Ma zaawansowane systemy radarowe i rakietowe, może zwalczać nie tylko okręty podwodne, ale również flotę nawodną, samoloty oraz pociski balistyczne i manewrujące. USS „Oscar Austin”, który kończy dziś swoją wizytę w Gdyni, to amerykański niszczyciel rakietowy klasy Arleigh Burke. Reporter polski-zbrojnej.pl był na jego pokładzie.
Dziennikarzy po niszczycielu oprowadzała zastępca dowódcy – komandor podporucznik Janice G. Smith.
Tym, co czyni amerykańskie niszczyciele rakietowe klasy Arleig Burke tak potężną bronią, jest umiejętne połączenie zaawansowanych systemów radarowych z różnorodnymi systemami uzbrojenia rakietowego. Dostarczają one informacje nie tylko o sytuacji na morzu, ale również na lądzie i w powietrzu.
USS „Oscar Austin” wyposażono w radar nawigacyjny SPS-64(V)9, radar przeszukiwania powierzchni SPS-67(V)3/4 oraz sonary (dziobowy SQS-53C(V)1 i holowany SQR-19B TACTAS). Ma również kluczowy z punktu widzenia rozpoznania system czterech radarów wielofunkcyjnych SPY-1D. Na okręcie rozmieszczono je tak, aby zapewniały kąt pokrycia 360 stopni.

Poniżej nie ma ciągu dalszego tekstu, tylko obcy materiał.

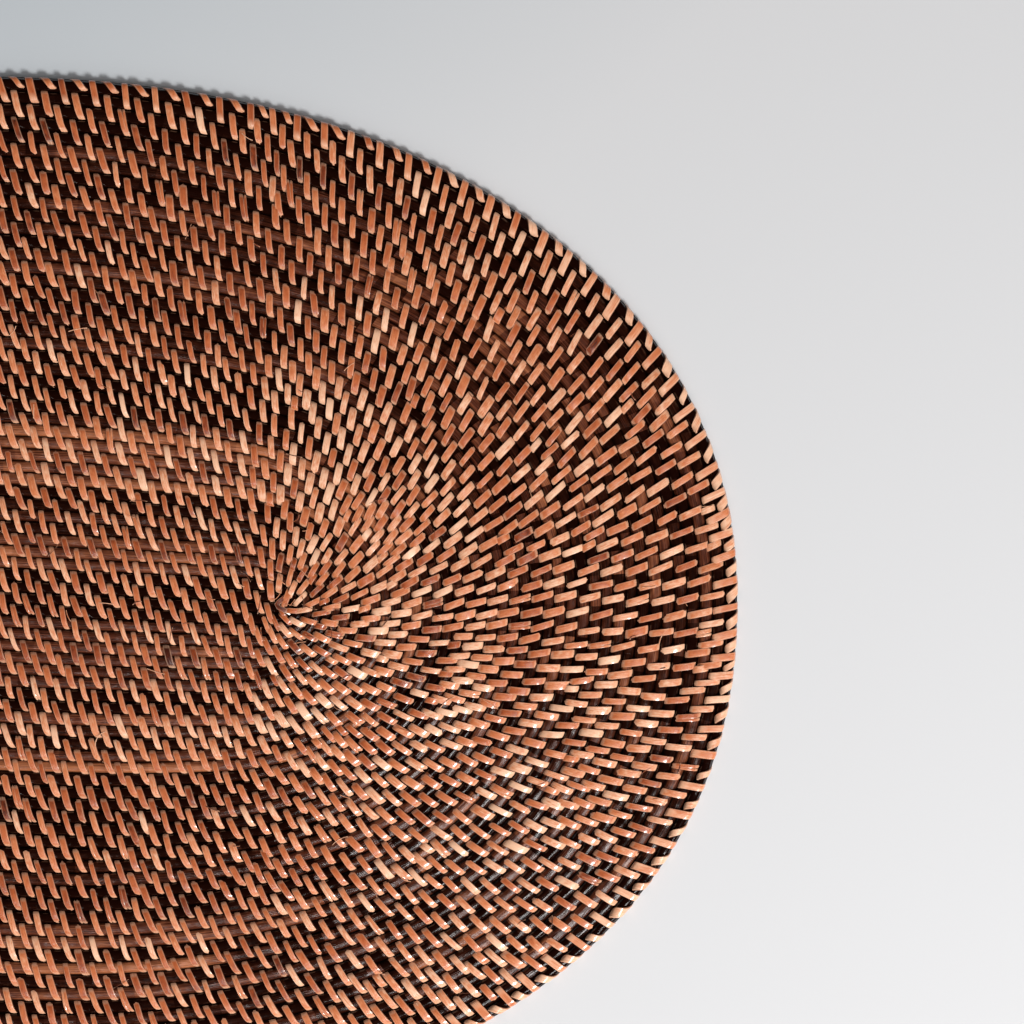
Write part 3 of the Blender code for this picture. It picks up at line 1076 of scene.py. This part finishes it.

Niszczyciele klasy Arleigh Burke mają systemy rakietowe zdolne razić cele znajdujące się nie tylko na wodzie lub w głębinach, ale również na lądzie lub w powietrzu. Poza 127 mm armatą okręty są bowiem uzbrojone nie tylko w torpedy, ale również w przeciwokrętowe pociski RIM-162 Evolved Sea Sparrow, rakietowe pociski przeciwlotnicze RIM-66 Standard MR oraz pociski manewrujące RGM-109 Tomahawk.
System Aegis.
Podczas zakończonych kilka dni temu międzynarodowych ćwiczeń Baltops polscy marynarze mieli okazję współdziałać z niszczycielem USS „Oscar Austin”. Okazuje się jednak, że załoga amerykańskiego niszczyciela znów będzie się szkolić z polskimi żołnierzami. Tym razem jednak nie z marynarką wojenną, a siłami powietrznymi. – Nasz okręt po krótkim, trzydniowym pobycie w Gdyni weźmie udział w ćwiczeniach z polskimi samolotami F-16 – mówi komandor porucznik Thomas H. Kierstead IV, attaché morski Stanów Zjednoczonych w Polsce. Ćwiczenia będą się odbywać w drodze na Litwę, gdzie z Gdyni popłynie amerykańska jednostka. Ile dokładnie potrwa szkolenie z polskimi lotnikami? – Wszystko zależy od pogody – podkreśla komandor Kierstead. Dodaje, że przed wizytą w Gdyni okręt USS „Oscar Austin” miał zaplanowane ćwiczenia z amerykańskimi spadochroniarzami stacjonującymi obecnie w Polsce. Niestety z powodu złych warunków pogodowych odwołano je.
Po zakończeniu manewrów z polskimi lotnikami USS Oscar Austin uda się w rejs do Stanów Zjednoczonych, gdzie czeka go modernizacja. Jako pierwszy okręt klasy Arleig Burke USS „Oscar Austin” otrzyma nowe radary AN/SPQ-9B (do wykrywania małych celów, w tym głównie rakiet przeciwskrętowych).